[The History of The Decline and Fall of the Roman Empire by Edward Gibbon]@TWC D-Link book
The History of The Decline and Fall of the Roman Empire

CHAPTER L: Description Of Arabia And Its Inhabitants
5/14

A single robber, or a few associates, are branded with their genuine name; but the exploits of a numerous band assume the character of lawful and honorable war.

The temper of a people thus armed against mankind was doubly inflamed by the domestic license of rapine, murder, and revenge.

In the constitution of Europe, the right of peace and war is now confined to a small, and the actual exercise to a much smaller, list of respectable potentates; but each Arab, with impunity and renown, might point his javelin against the life of his countrymen.
The union of the nation consisted only in a vague resemblance of language and manners; and in each community, the jurisdiction of the magistrate was mute and impotent.

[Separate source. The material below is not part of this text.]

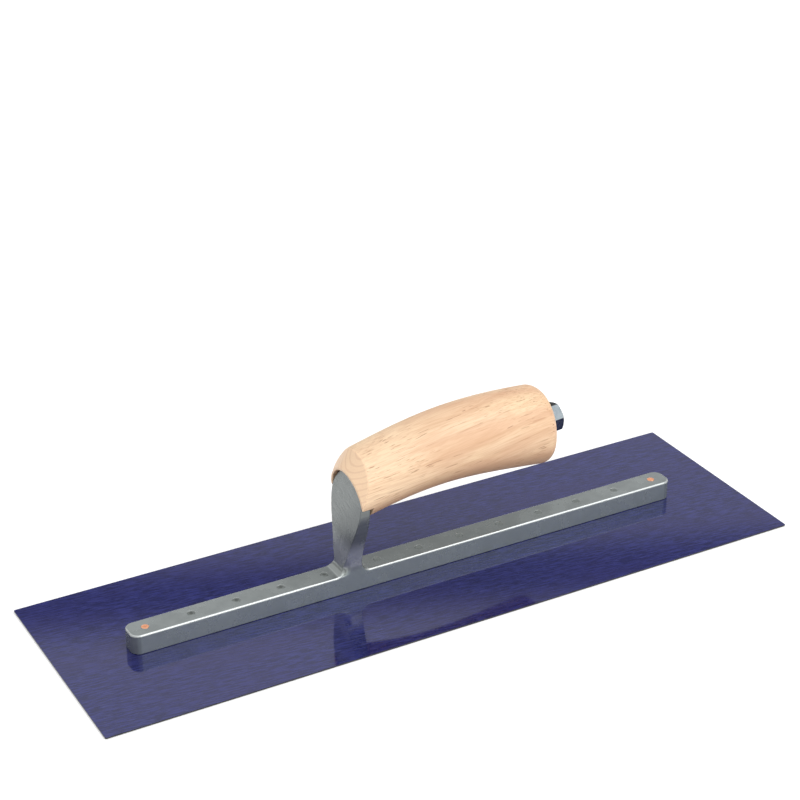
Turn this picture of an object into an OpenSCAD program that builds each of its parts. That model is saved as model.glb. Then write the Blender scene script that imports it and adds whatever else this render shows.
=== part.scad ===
// Steel finishing trowel: a thin rectangular blade, a cast alloy shank riveted along it,
// and a camel-back wooden handle drawn onto the shank's neck by a threaded rod and a nut.
// Frame: origin at the centre of the blade's working face, +X along the blade towards the
// handle's nut, +Y across the blade, +Z up. Millimetres.

/* [Blade] */
// Length of the blade along X
blade_len = 406.4; // [300:0.2:510]
// Width of the blade along Y
blade_wid = 127; // [76:0.5:153]
// Thickness of the blade
blade_t = 0.8; // [0.6:0.05:1.6]
// Radius that takes the point off each blade corner
blade_corner_r = 0.8; // [0.3:0.1:6]

/* [Shank bar] */
// Blade length left bare beyond each end of the bar
bar_margin = 38.1; // [20:0.1:50]
// Width of the bar
bar_wid = 14.2; // [12:0.1:20]
// Height of the bar above the blade
bar_h = 11.1; // [8:0.1:15]
// Radius of the bar's four upright corners
bar_corner_r = 5; // [1.2:0.1:5.5]
// Radius along the bar's top edges
bar_edge_r = 1; // [0.4:0.1:1.6]

/* [Neck] */
// Position along X of the neck's rear face
neck_back_x = -34.8; // [-60:0.1:-10]
// Thickness of the neck at the height of the rod
neck_t = 4.8; // [4:0.1:9]
// Lean of the neck's front face from upright, in degrees
neck_lean = 8; // [0:0.1:9]
// Radius of the fillet between the neck's front face and the bar
front_fillet_r = 4; // [2:0.1:6]
// Radius of the fillet between the neck's rear face and the bar
rear_fillet_r = 5; // [2:0.1:7]
// Half-width of the shield at its widest
shield_half_wid = 16.1; // [13:0.1:20]
// Distance from the rod's axis down to the shield's widest level
shield_drop = 5.6; // [3:0.1:9]
// Height of the shield's rounded top above its widest level
shield_top_h = 16.2; // [13.5:0.1:19.5]
// Diameter of the boss behind the shield
boss_d = 16; // [13.3:0.1:19.2]
// Length of the boss along the rod
boss_len = 15; // [8:0.5:25]

/* [Rivets] */
// Diameter of a rivet's shaft
rivet_d = 3.2; // [2.5:0.1:3.7]
// Diameter of a rivet's flush head
rivet_head_d = 4; // [3.8:0.1:7]
// Depth of a rivet's countersunk head
rivet_head_h = 1.4; // [0.8:0.1:2.5]
// Depth of an inner rivet's head below the bar's top
rivet_recess = 0.05; // [0.05:0.05:0.6]
// Distance from the bar's end to the outermost rivet
rivet_end = 9.525; // [6:0.1:15]
// Distance from the foot of the neck's front fillet to the nearest rivet
rivet_front_gap = 4.445; // [3:0.005:9]
// Distance from the foot of the neck's rear fillet to the nearest rivet
rivet_rear_gap = 7.575; // [3:0.005:15]

/* [Rod and nut] */
// Height of the rod's axis where it leaves the neck
rod_z = 58.1; // [50:0.1:75]
// Rise of the rod towards the rear, in degrees
rod_tilt = 5.4; // [0:0.1:7]
// Major diameter of the rod's thread
rod_d = 9.525; // [6.35:0.005:10]
// Metal left between the tapped hole and the neck's front face
rod_cover = 1.6; // [1:0.1:2.5]
// Width of the nut across its flats
nut_af = 14.29; // [12.7:0.01:16]
// Height of the nut
nut_h = 8.33; // [5:0.01:10]
// Diameter of the washer
washer_d = 20.6; // [17:0.1:24]
// Thickness of the washer
washer_t = 1.65; // [0.8:0.05:2.5]

/* [Handle] */
// Length of the handle along the rod
handle_len = 122.9; // [110:0.1:150]
// Wood beyond each side of the slot at the handle's front
cheek_wood = 2; // [1.8:0.1:4]
// Wood above the slot at the handle's front
crest_wood = 8.95; // [5:0.05:12]
// Distance from the rod's axis down to the handle's underside at the front
handle_front_drop = 15.6; // [14:0.1:18]
// Half-height of the handle at the rear
handle_rear_h = 22.2; // [20:0.1:25]
// Half-width of the handle at the rear
handle_rear_w = 19.9; // [17.5:0.1:23]
// Height of the handle's middle line above the rod at its crown
crown_lift = 7.6; // [4:0.1:9]
// Height of the handle's middle line above the rod at the rear, or below it when negative
rear_lift = -1.6; // [-4:0.1:2]
// Distance from the handle's front to its crown
crown_len = 52; // [40:0.5:70]
// Radius around the handle's rear end
handle_end_r = 9; // [4:0.1:10.5]
// Lean of the handle's rear end from square with the rod, in degrees
handle_end_lean = 4; // [0:0.1:6]
// Bulge of the handle's rear end inside that radius
handle_dome = 1.4; // [0.4:0.1:2.5]
// Depth of the washer's seat in the handle's rear end
spot_face_h = 2.6; // [1.8:0.1:4]
// Depth of the bevel around the nose
nose_bevel = 6.6; // [3:0.1:7]
// Wood left around the slot where the bevel ends
nose_rim = 1.4; // [0.6:0.1:1.6]
// Distance by which the wood stands proud of the shield at the rod
nose_proud = 0.75; // [0.1:0.05:1.5]
// Distance from the rod's axis down to the foot of the cheeks
cheek_drop = 4; // [3:0.1:5]
// Gap between the neck's rear face and the slot's rear wall
slot_relief = 1.6; // [0.5:0.1:3]

/* [Fits] */
// Gap between the shield and the slot around it
slot_clear = 0.3; // [0.1:0.05:0.8]
// Radial gap between the boss and its socket in the wood
boss_clear = 0.3; // [0.1:0.05:0.8]
// Radial gap between the rod and its hole in the wood
rod_clear = 0.4; // [0.1:0.05:1]
// Radial gap between threaded or riveted pieces and their holes
thread_clear = 0.03; // [0.01:0.01:0.1]
// Radial gap between the washer and its seat, and inside the washer
washer_clear = 0.4; // [0.2:0.05:1]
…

Of the time of ignorance which preceded Mahomet, seventeen hundred battles are recorded by tradition: hostility was imbittered with the rancor of civil faction; and the recital, in prose or verse, of an obsolete feud, was sufficient to rekindle the same passions among the descendants of the hostile tribes.
In private life every man, at least every family, was the judge and avenger of his own cause.

The nice sensibility of honor, which weighs the insult rather than the injury, sheds its deadly venom on the quarrels of the Arabs: the honor of their women, and of their _beards_, is most easily wounded; an indecent action, a contemptuous word, can be expiated only by the blood of the offender; and such is their patient inveteracy, that they expect whole months and years the opportunity of revenge.